** Begin RECORD LIST **

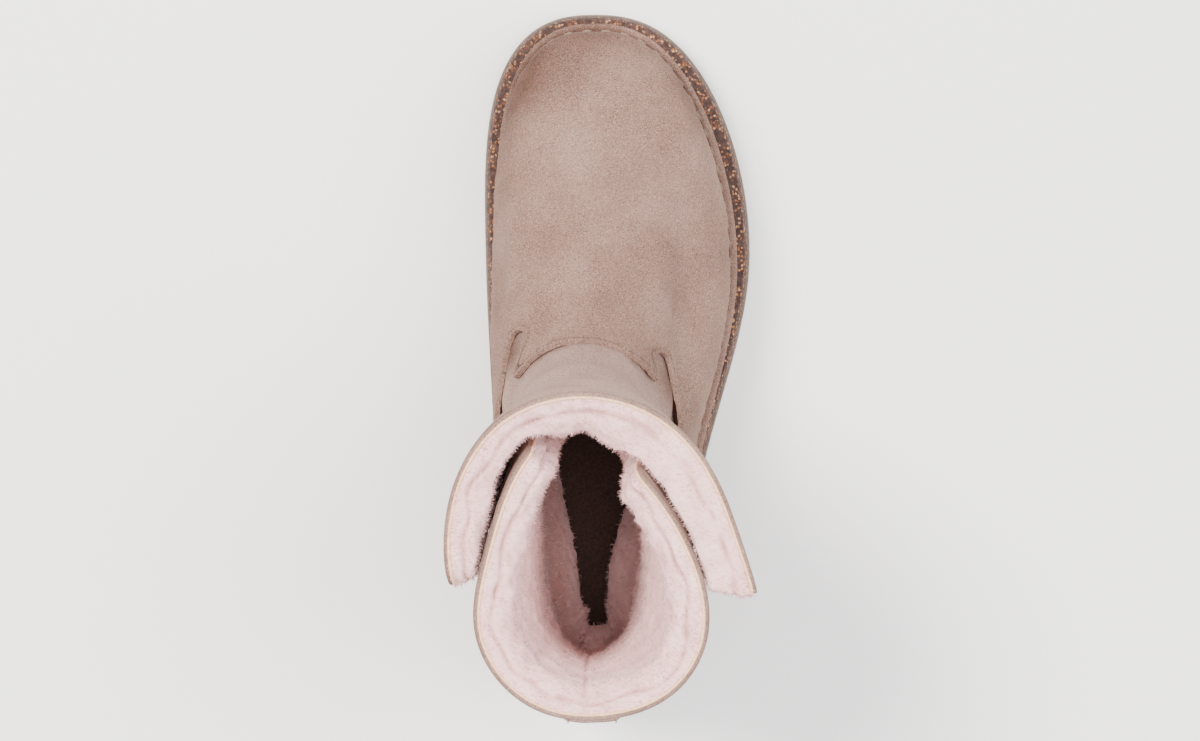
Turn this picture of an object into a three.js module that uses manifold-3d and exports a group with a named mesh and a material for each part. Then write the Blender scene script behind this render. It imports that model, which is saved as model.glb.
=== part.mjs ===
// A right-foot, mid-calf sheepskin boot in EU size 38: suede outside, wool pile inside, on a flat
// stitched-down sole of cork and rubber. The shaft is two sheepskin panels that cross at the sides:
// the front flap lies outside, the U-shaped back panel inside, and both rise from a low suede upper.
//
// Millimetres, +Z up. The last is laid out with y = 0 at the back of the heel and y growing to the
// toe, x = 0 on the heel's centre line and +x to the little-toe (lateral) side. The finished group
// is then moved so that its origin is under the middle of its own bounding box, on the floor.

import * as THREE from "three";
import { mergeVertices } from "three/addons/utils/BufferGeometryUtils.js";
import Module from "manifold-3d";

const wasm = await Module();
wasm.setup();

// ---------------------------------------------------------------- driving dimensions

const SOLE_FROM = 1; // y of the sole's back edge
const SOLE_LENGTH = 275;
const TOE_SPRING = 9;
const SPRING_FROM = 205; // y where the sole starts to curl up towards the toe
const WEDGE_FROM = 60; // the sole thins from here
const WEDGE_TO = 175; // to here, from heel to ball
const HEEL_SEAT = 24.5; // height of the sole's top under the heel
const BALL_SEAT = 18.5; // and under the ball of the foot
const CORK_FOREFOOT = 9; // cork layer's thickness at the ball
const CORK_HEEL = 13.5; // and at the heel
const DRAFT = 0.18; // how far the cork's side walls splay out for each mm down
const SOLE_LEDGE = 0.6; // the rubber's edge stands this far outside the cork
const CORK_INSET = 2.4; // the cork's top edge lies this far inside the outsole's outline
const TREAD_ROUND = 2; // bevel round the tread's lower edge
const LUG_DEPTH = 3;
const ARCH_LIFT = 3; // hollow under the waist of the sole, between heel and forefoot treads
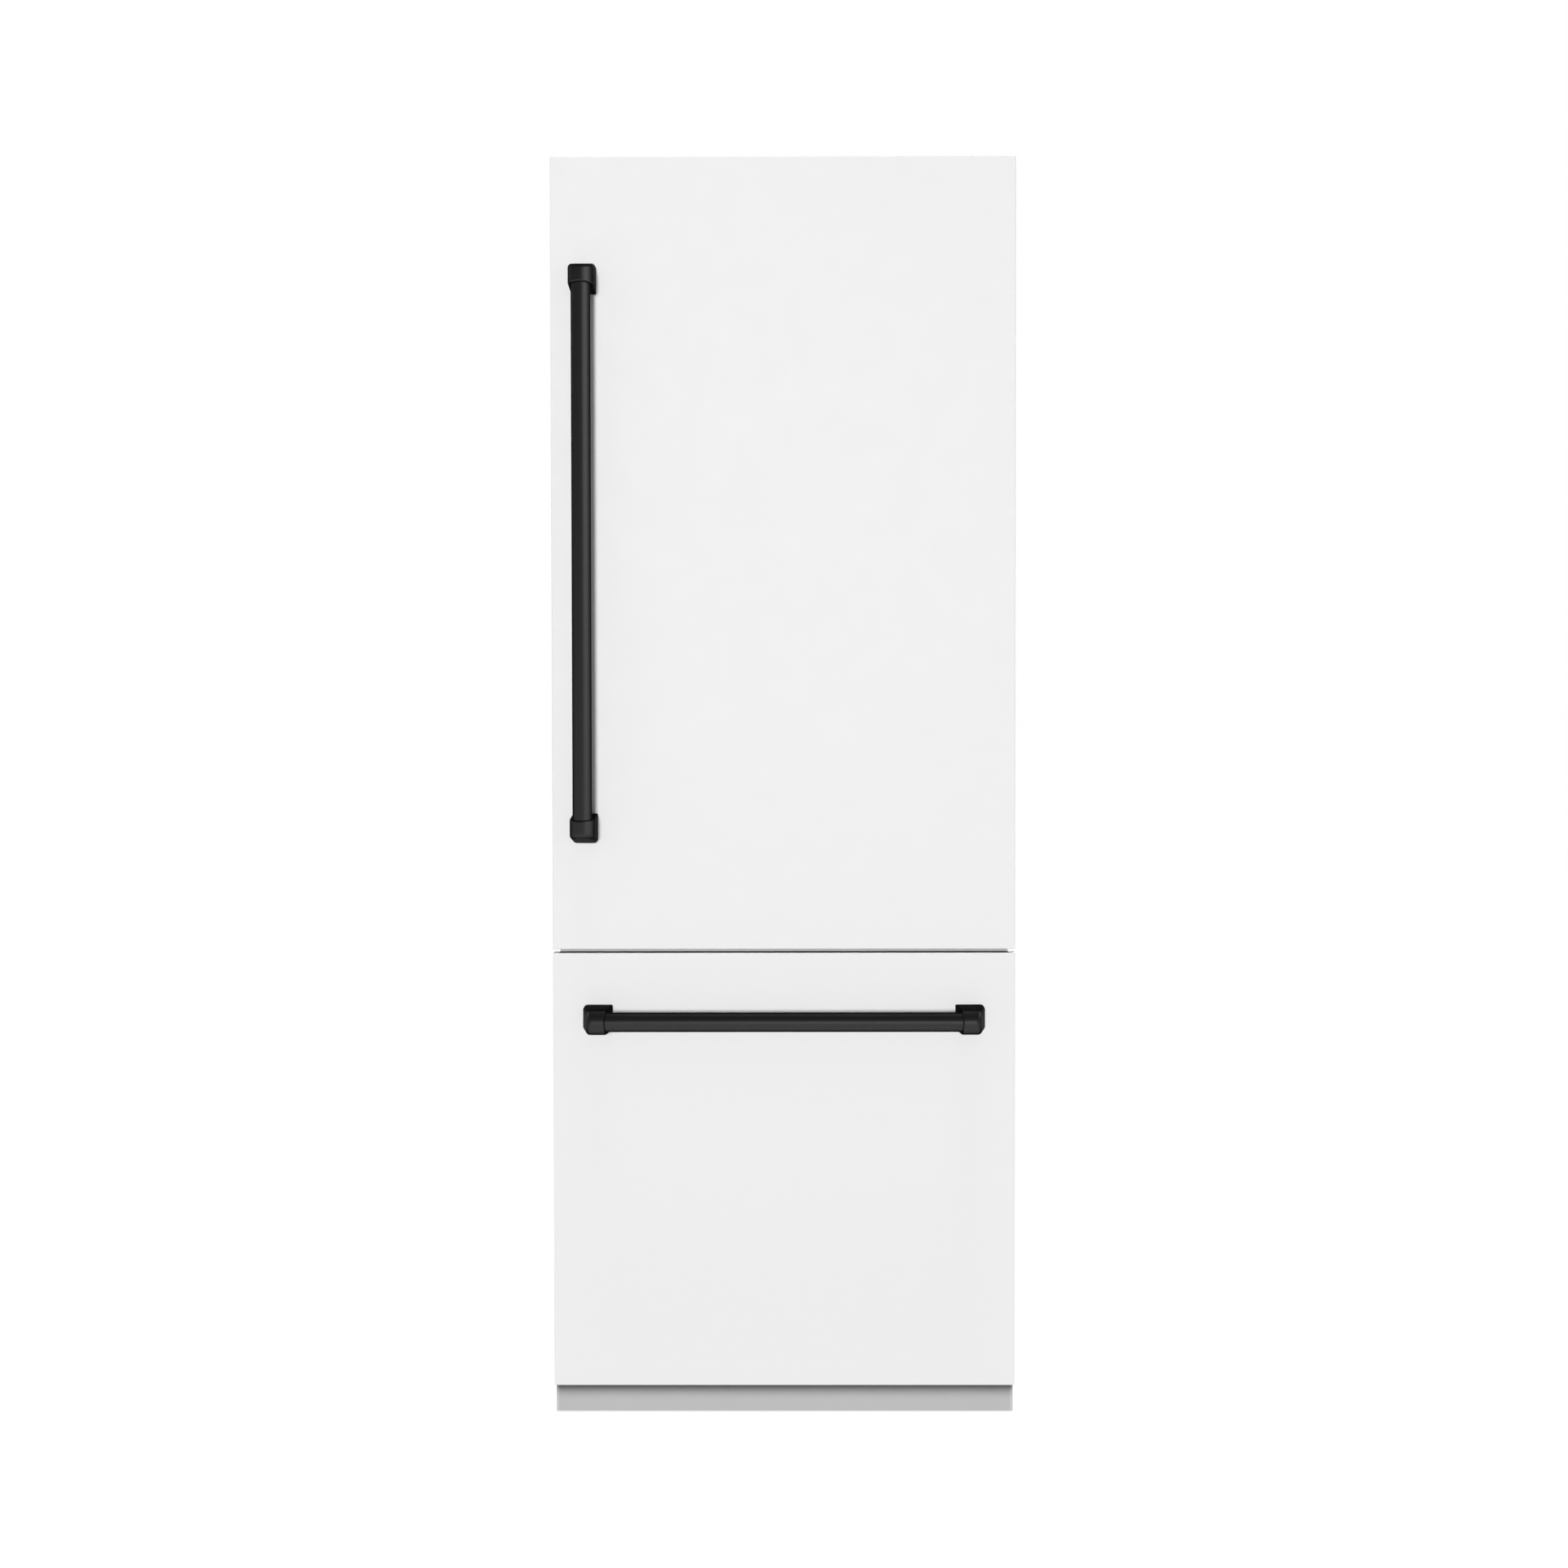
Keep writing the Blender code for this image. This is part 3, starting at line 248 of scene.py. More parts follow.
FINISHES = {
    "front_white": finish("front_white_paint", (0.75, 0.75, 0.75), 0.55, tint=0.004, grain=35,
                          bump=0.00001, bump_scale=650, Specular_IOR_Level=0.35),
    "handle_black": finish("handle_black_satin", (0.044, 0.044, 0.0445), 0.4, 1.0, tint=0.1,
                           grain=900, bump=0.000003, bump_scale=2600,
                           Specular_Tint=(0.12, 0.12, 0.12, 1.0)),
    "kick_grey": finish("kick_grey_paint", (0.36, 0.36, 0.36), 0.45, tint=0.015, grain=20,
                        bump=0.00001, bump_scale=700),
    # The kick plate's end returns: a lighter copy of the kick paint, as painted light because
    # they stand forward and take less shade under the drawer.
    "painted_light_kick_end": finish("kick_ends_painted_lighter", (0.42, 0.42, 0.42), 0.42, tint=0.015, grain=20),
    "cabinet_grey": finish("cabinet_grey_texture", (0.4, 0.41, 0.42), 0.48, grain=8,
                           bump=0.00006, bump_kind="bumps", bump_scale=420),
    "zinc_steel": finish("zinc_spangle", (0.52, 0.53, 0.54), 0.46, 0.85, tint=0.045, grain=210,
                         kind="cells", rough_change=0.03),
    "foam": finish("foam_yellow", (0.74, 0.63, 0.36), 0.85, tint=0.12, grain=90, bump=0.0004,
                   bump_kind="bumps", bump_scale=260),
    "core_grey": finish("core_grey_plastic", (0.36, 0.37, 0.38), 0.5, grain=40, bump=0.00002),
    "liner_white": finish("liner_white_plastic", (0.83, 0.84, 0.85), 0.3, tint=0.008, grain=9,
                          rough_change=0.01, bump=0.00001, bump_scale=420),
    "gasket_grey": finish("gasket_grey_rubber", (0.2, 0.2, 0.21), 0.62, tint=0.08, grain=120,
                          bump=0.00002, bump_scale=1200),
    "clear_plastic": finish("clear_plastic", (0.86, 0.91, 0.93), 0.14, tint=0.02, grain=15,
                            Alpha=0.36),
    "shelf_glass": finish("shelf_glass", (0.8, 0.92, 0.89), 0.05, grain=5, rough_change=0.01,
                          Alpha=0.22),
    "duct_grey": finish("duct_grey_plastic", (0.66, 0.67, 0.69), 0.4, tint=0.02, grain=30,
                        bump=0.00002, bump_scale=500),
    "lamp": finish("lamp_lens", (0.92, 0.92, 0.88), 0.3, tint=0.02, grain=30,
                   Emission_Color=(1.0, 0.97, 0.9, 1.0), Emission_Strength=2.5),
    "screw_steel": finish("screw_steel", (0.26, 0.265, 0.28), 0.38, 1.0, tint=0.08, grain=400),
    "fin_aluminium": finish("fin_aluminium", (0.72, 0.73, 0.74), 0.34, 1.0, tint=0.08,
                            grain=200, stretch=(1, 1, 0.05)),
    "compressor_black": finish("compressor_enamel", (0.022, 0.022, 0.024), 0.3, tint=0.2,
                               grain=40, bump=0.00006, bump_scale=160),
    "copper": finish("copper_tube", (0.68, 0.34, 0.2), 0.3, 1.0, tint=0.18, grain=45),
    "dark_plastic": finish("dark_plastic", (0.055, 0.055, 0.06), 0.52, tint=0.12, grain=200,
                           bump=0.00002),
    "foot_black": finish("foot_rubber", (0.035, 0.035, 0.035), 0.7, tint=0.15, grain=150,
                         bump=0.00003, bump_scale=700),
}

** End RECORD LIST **

**EXERCISE GOAL**
Count how many lines above carry the word "manifold". Only the number is required.

**RESPONSE TO THIS EXERCISE**
2